Место злодейских действий происходило в Курской губернии. По-видимому, не то чтобы вчера, ибо «юная дева» успела «под вечер осени ненастной перейти пустынные места»; все раны ее уже закрылись, как вдруг, находясь ненароком в столице, она услышала, что нож занесен на другую жертву, и — вот бросается спасать ее. Само собою разумеется, что пред посылкой письма Лермонтов на одном или двух последних вечерах был мрачен, рассеян, говорил об угрызениях, о внезапном видении на улице… «Дашенька… Курск…» Когда сестра в первых попыхах той ночи сообщила мне это предисловие, — несмотря на почерк Лермонтова, в котором нам невозможно было сомневаться, — мы едва ли не поверили и существованию Дашеньки, и тому, что сидевший в школе двадцатилетний подпрапорщик натворил столько бед в Курске. Ручаюсь, по крайней мере, за мое легковерие.
[Ладыженская. «Русский Вестник», 1872 г., кн. 2, стр. 651–654]
Вот содержание письма, которое никогда мне не было возвращено, но которое огненными словами запечатлелось в моей памяти и в моем сердце:
«Милостивая государыня, Екатерина Александровна!
Позвольте человеку, глубоко вам сочувствующему, уважающему вас и умеющему ценить ваше сердце и благородство, предупредить вас, что вы стоите на краю пропасти, что любовь ваша к нему (известная всему Петербургу, кроме родных ваших) погубит вас. Вы и теперь уже много потеряли во мнении света оттого, что не умеете и даже не хотите скрывать вашей страсти к нему.
Поверьте, он недостоин вас. Для него нет ничего святого, он никого не любит. Его господствующая страсть: господствовать над всеми и не щадить никого для удовлетворения своего самолюбия.
Я знал его прежде, чем вы, он был тогда и моложе и неопытнее, что, однако же, не помешало ему погубить девушку, во всем равную вам и по уму и по красоте. Он увез ее от семейства и, натешившись ею, бросил.
Опомнитесь, придите в себя, уверьтесь, что и вас ожидает такая же участь. На вас вчуже жаль смотреть. О, зачем, зачем вы его так полюбили? Зачем принесли ему в жертву сердце, преданное вам и достойное вас.
Одно участие побудило меня писать к вам; авось еще не поздно! Я ничего не имею против него, кроме презрения, которое он вполне заслуживает. Он не женится на вас, поверьте мне; покажите ему это письмо, он прикинется невинным, обиженным, забросает вас страстными уверениями потом объявит вам, что бабушка не дает ему согласия на брак; в заключение прочтет вам длинную проповедь или просто признается, что он притворялся, да еще посмеется над вами и — это лучший исход, которого вы можете надеяться и которого от души желает вам:
Вам неизвестный, но преданный вам друг NN». [193]

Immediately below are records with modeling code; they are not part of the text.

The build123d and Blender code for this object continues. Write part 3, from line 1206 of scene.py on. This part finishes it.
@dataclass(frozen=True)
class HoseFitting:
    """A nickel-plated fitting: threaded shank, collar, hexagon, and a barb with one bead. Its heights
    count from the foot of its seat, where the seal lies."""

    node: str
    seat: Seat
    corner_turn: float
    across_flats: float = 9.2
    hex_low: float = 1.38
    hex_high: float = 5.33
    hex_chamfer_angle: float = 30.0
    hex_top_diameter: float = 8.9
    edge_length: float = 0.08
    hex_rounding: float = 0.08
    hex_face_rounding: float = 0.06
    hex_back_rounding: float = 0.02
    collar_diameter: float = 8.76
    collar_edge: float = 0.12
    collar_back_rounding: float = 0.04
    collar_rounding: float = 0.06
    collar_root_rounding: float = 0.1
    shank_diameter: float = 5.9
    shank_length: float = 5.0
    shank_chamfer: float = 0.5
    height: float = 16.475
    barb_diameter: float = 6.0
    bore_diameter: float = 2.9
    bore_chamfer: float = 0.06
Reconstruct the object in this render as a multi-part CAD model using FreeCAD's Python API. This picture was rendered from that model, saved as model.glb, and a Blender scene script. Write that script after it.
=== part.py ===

Какое волнение произвело это письмо на весь семейный конгресс и как оно убило меня! Но никто из родных и не подозревал, что дело шло о Лермонтове и о Л[опу]хине; они судили, рядили, но, не догадываясь, стали допрашивать меня. Тут я ожила и стала утверждать, что не понимаю, о ком шла речь в письме, что, вероятно, его написал из мести какой-нибудь отверженный поклонник, чтоб навлечь мне неприятность. Может быть, все это и сошло бы мне с рук; родным мысль моя показалась правдоподобной, если бы сестра моя, Лиза, не сочла нужным сказать им, что в письме намекалось на Лермонтова, которого я люблю, и на Л[опу]хина, за которого не пошла замуж по совету и по воле Мишеля.
193
Ср. письмо к «Княгине Лиговской»: «Наскучив пробегать глазами десять раз одну и ту же страницу, она нетерпеливо бросила книгу на столик и вдруг приметила письмо с адресом на ее имя и со штемпелем городской почты. Какое-то внутреннее чувство шептало ей не распечатывать таинственный конверт, но любопытство превозмогло: конверт сорван дрожащими руками, свеча придвинута, и глаза ее жадно пробегают первые строки. Письмо было написано приметно искаженным почерком, как будто боялись, что самые буквы изменят тайне. Вместо подписи имени внизу рисовалась какая-то египетская каракуля, очень похожая на пятна, видимые в луне, которым многие простолюдины придают какое-то символическое значение. Вот письмо от слова до слова: „Милостивая Государыня. Вы меня не знаете, я вас знаю, мы встречаемся часто. История вашей жизни так же мне знакома, как моя записная книжка, а вы моего имени никогда не слыхали. Я принимаю в вас участие именно потому, что вы никогда на меня не обращали внимания, и при том я нынче очень доволен собою и намерен сделать доброе дело. Мне известно, что Печорин вам нравится, что вы всячески думаете снова возжечь в нем чувства, которые ему никогда не снились. Он с вами пошутил. Он недостоин вас; он любит другую. Все ваши старания послужат только к вашей гибели. Свет и так указывает на вас пальцами. Скоро он совсем от вас отворотится. Никакая личная выгода не заставила меня подавать вам такие неосторожные и смелые советы, и чтобы вы более убедились в моем бескорыстии, то я клянусь вам, что вы никогда не узнаете моего имени. Вследствие чего остаюсь ваш покорнейший слуга Каракуля“» (Лермонтов. «Княгиня Лиговская». Акад. изд., т. IV, стр. 117).